TASK GOAL: Every line in the listing is to be echoed verbatim.

..........

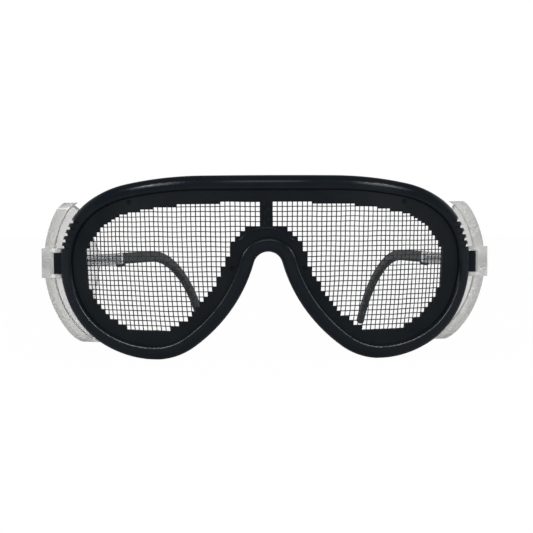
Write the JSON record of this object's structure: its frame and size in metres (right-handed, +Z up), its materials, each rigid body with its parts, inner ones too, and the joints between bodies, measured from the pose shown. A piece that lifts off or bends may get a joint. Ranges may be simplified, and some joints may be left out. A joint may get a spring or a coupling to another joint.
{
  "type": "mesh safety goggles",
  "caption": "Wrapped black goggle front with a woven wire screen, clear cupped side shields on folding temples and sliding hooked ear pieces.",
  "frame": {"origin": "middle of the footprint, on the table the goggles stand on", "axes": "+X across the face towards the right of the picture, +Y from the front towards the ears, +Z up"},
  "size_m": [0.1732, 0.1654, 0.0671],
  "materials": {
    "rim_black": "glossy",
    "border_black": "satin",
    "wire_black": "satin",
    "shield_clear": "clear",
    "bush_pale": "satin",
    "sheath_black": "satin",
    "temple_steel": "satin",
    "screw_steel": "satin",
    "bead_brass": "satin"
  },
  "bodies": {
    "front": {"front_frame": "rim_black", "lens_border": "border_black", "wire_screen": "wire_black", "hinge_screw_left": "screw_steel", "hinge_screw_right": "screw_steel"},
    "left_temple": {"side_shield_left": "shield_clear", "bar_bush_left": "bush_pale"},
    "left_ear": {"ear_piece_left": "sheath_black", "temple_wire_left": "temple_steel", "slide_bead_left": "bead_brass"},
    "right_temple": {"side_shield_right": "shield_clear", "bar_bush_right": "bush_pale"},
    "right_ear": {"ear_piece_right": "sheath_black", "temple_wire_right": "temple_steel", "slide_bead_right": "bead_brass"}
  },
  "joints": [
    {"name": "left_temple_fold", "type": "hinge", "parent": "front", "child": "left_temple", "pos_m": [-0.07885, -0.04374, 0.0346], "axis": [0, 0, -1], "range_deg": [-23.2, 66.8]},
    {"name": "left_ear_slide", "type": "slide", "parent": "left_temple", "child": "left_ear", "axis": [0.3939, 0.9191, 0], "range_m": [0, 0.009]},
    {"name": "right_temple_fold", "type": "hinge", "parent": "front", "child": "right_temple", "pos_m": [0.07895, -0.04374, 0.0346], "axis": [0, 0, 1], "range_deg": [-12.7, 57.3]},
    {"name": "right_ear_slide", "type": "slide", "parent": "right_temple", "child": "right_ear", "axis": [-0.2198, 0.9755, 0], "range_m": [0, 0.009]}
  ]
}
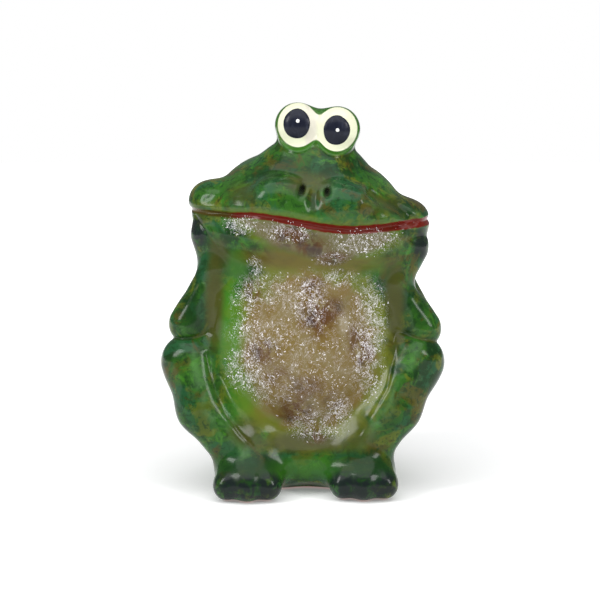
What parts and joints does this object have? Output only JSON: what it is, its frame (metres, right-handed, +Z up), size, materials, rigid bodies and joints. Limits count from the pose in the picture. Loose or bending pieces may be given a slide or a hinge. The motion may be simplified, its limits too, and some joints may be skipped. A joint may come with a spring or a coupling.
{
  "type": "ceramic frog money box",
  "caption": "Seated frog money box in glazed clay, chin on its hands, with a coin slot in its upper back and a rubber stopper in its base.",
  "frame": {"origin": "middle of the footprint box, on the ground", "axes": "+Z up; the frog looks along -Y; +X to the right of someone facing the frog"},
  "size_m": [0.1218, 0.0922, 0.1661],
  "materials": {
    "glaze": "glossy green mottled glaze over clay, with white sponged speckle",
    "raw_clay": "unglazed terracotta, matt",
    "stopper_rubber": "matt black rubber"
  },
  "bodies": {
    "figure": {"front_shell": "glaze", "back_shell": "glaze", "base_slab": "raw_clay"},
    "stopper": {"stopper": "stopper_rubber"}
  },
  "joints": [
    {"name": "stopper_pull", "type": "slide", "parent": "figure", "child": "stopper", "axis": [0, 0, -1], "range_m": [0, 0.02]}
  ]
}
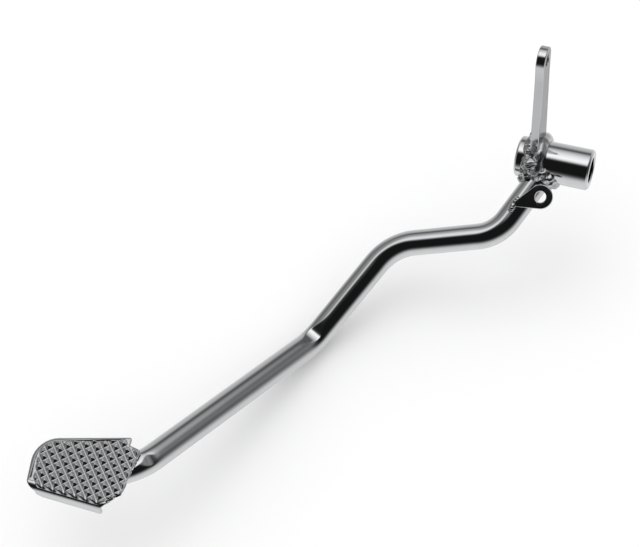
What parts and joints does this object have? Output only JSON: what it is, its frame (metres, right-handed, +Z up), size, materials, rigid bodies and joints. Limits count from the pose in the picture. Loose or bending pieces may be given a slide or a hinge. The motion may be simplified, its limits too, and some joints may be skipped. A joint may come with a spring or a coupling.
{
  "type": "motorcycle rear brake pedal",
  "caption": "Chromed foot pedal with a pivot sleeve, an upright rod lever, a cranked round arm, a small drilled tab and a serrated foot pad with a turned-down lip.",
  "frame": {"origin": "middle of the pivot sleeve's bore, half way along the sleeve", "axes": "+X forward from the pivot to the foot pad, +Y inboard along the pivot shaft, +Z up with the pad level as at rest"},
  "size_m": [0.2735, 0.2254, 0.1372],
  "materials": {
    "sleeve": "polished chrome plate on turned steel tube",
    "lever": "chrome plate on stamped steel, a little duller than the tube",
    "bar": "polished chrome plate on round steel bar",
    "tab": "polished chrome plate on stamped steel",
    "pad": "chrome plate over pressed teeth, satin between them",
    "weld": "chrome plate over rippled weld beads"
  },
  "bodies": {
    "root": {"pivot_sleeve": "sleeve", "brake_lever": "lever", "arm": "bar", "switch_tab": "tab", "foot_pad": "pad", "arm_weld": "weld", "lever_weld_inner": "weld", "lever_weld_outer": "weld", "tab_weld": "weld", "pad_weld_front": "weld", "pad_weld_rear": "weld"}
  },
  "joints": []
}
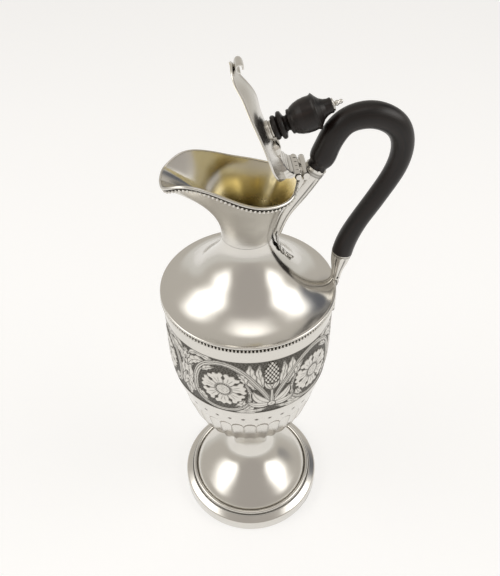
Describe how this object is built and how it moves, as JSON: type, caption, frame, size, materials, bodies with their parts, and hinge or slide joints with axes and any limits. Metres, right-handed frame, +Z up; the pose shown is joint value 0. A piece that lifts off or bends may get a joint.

..........

SOLUTION TO THE EXERCISE:
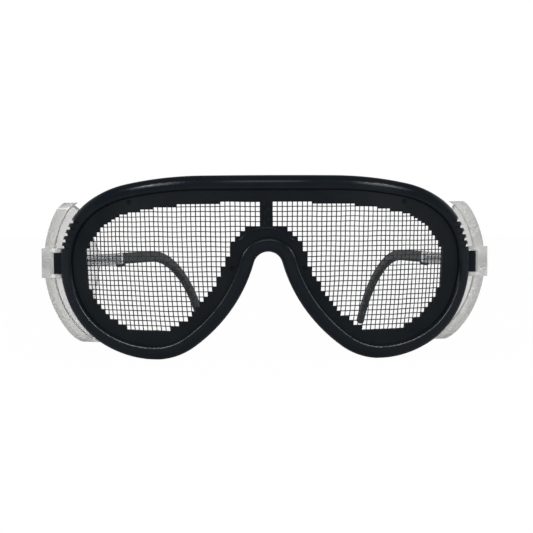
Write the JSON record of this object's structure: its frame and size in metres (right-handed, +Z up), its materials, each rigid body with its parts, inner ones too, and the joints between bodies, measured from the pose shown. A piece that lifts off or bends may get a joint. Ranges may be simplified, and some joints may be left out. A joint may get a spring or a coupling to another joint.
{
  "type": "mesh safety goggles",
  "caption": "Wrapped black goggle front with a woven wire screen, clear cupped side shields on folding temples and sliding hooked ear pieces.",
  "frame": {"origin": "middle of the footprint, on the table the goggles stand on", "axes": "+X across the face towards the right of the picture, +Y from the front towards the ears, +Z up"},
  "size_m": [0.1732, 0.1654, 0.0671],
  "materials": {
    "rim_black": "glossy",
    "border_black": "satin",
    "wire_black": "satin",
    "shield_clear": "clear",
    "bush_pale": "satin",
    "sheath_black": "satin",
    "temple_steel": "satin",
    "screw_steel": "satin",
    "bead_brass": "satin"
  },
  "bodies": {
    "front": {"front_frame": "rim_black", "lens_border": "border_black", "wire_screen": "wire_black", "hinge_screw_left": "screw_steel", "hinge_screw_right": "screw_steel"},
    "left_temple": {"side_shield_left": "shield_clear", "bar_bush_left": "bush_pale"},
    "left_ear": {"ear_piece_left": "sheath_black", "temple_wire_left": "temple_steel", "slide_bead_left": "bead_brass"},
    "right_temple": {"side_shield_right": "shield_clear", "bar_bush_right": "bush_pale"},
    "right_ear": {"ear_piece_right": "sheath_black", "temple_wire_right": "temple_steel", "slide_bead_right": "bead_brass"}
  },
  "joints": [
    {"name": "left_temple_fold", "type": "hinge", "parent": "front", "child": "left_temple", "pos_m": [-0.07885, -0.04374, 0.0346], "axis": [0, 0, -1], "range_deg": [-23.2, 66.8]},
    {"name": "left_ear_slide", "type": "slide", "parent": "left_temple", "child": "left_ear", "axis": [0.3939, 0.9191, 0], "range_m": [0, 0.009]},
    {"name": "right_temple_fold", "type": "hinge", "parent": "front", "child": "right_temple", "pos_m": [0.07895, -0.04374, 0.0346], "axis": [0, 0, 1], "range_deg": [-12.7, 57.3]},
    {"name": "right_ear_slide", "type": "slide", "parent": "right_temple", "child": "right_ear", "axis": [-0.2198, 0.9755, 0], "range_m": [0, 0.009]}
  ]
}
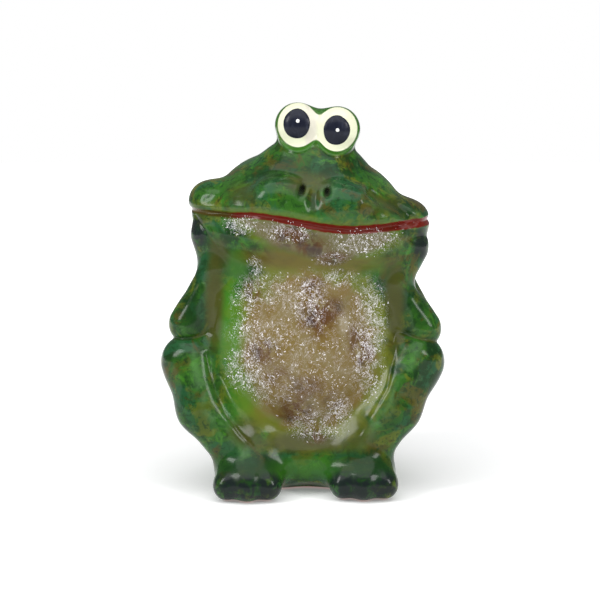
What parts and joints does this object have? Output only JSON: what it is, its frame (metres, right-handed, +Z up), size, materials, rigid bodies and joints. Limits count from the pose in the picture. Loose or bending pieces may be given a slide or a hinge. The motion may be simplified, its limits too, and some joints may be skipped. A joint may come with a spring or a coupling.
{
  "type": "ceramic frog money box",
  "caption": "Seated frog money box in glazed clay, chin on its hands, with a coin slot in its upper back and a rubber stopper in its base.",
  "frame": {"origin": "middle of the footprint box, on the ground", "axes": "+Z up; the frog looks along -Y; +X to the right of someone facing the frog"},
  "size_m": [0.1218, 0.0922, 0.1661],
  "materials": {
    "glaze": "glossy green mottled glaze over clay, with white sponged speckle",
    "raw_clay": "unglazed terracotta, matt",
    "stopper_rubber": "matt black rubber"
  },
  "bodies": {
    "figure": {"front_shell": "glaze", "back_shell": "glaze", "base_slab": "raw_clay"},
    "stopper": {"stopper": "stopper_rubber"}
  },
  "joints": [
    {"name": "stopper_pull", "type": "slide", "parent": "figure", "child": "stopper", "axis": [0, 0, -1], "range_m": [0, 0.02]}
  ]
}
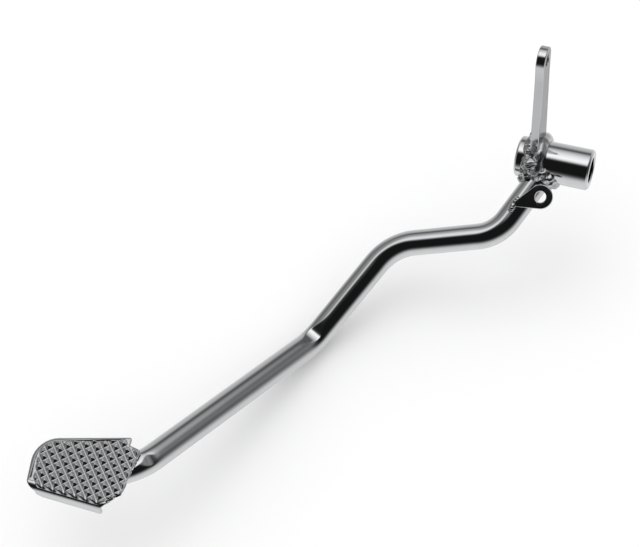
What parts and joints does this object have? Output only JSON: what it is, its frame (metres, right-handed, +Z up), size, materials, rigid bodies and joints. Limits count from the pose in the picture. Loose or bending pieces may be given a slide or a hinge. The motion may be simplified, its limits too, and some joints may be skipped. A joint may come with a spring or a coupling.
{
  "type": "motorcycle rear brake pedal",
  "caption": "Chromed foot pedal with a pivot sleeve, an upright rod lever, a cranked round arm, a small drilled tab and a serrated foot pad with a turned-down lip.",
  "frame": {"origin": "middle of the pivot sleeve's bore, half way along the sleeve", "axes": "+X forward from the pivot to the foot pad, +Y inboard along the pivot shaft, +Z up with the pad level as at rest"},
  "size_m": [0.2735, 0.2254, 0.1372],
  "materials": {
    "sleeve": "polished chrome plate on turned steel tube",
    "lever": "chrome plate on stamped steel, a little duller than the tube",
    "bar": "polished chrome plate on round steel bar",
    "tab": "polished chrome plate on stamped steel",
    "pad": "chrome plate over pressed teeth, satin between them",
    "weld": "chrome plate over rippled weld beads"
  },
  "bodies": {
    "root": {"pivot_sleeve": "sleeve", "brake_lever": "lever", "arm": "bar", "switch_tab": "tab", "foot_pad": "pad", "arm_weld": "weld", "lever_weld_inner": "weld", "lever_weld_outer": "weld", "tab_weld": "weld", "pad_weld_front": "weld", "pad_weld_rear": "weld"}
  },
  "joints": []
}
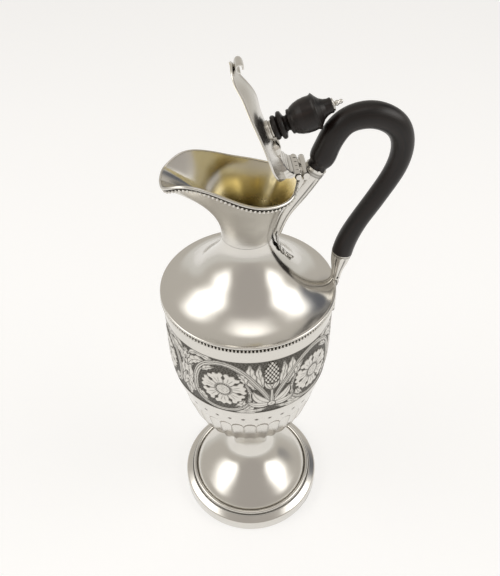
Describe how this object is built and how it moves, as JSON: type, caption, frame, size, materials, bodies with their parts, and hinge or slide joints with axes and any limits. Metres, right-handed frame, +Z up; the pose shown is joint value 0. A piece that lifts off or bends may get a joint.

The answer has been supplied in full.